**DIRECTIVE**
Look through the data below and return each line where "write" appears.

**DATA LINES**
==================================================

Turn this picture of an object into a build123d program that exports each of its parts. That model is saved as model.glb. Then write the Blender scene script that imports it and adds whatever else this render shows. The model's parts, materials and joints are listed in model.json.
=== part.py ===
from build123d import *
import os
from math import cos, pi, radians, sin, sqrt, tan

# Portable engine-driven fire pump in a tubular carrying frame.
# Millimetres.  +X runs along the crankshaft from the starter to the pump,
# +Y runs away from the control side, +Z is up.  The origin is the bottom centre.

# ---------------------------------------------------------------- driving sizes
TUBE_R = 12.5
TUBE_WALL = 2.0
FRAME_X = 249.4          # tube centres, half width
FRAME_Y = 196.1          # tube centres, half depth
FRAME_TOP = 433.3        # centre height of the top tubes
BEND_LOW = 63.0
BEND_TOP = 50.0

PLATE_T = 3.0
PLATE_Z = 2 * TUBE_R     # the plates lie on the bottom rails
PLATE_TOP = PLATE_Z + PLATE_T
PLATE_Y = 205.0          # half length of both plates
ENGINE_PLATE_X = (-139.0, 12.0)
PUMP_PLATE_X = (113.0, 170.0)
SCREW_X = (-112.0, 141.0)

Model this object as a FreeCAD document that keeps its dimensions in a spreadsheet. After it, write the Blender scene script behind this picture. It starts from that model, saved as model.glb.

==================================================

**EXERCISE SOLUTION**
Turn this picture of an object into a build123d program that exports each of its parts. That model is saved as model.glb. Then write the Blender scene script that imports it and adds whatever else this render shows. The model's parts, materials and joints are listed in model.json.
Model this object as a FreeCAD document that keeps its dimensions in a spreadsheet. After it, write the Blender scene script behind this picture. It starts from that model, saved as model.glb.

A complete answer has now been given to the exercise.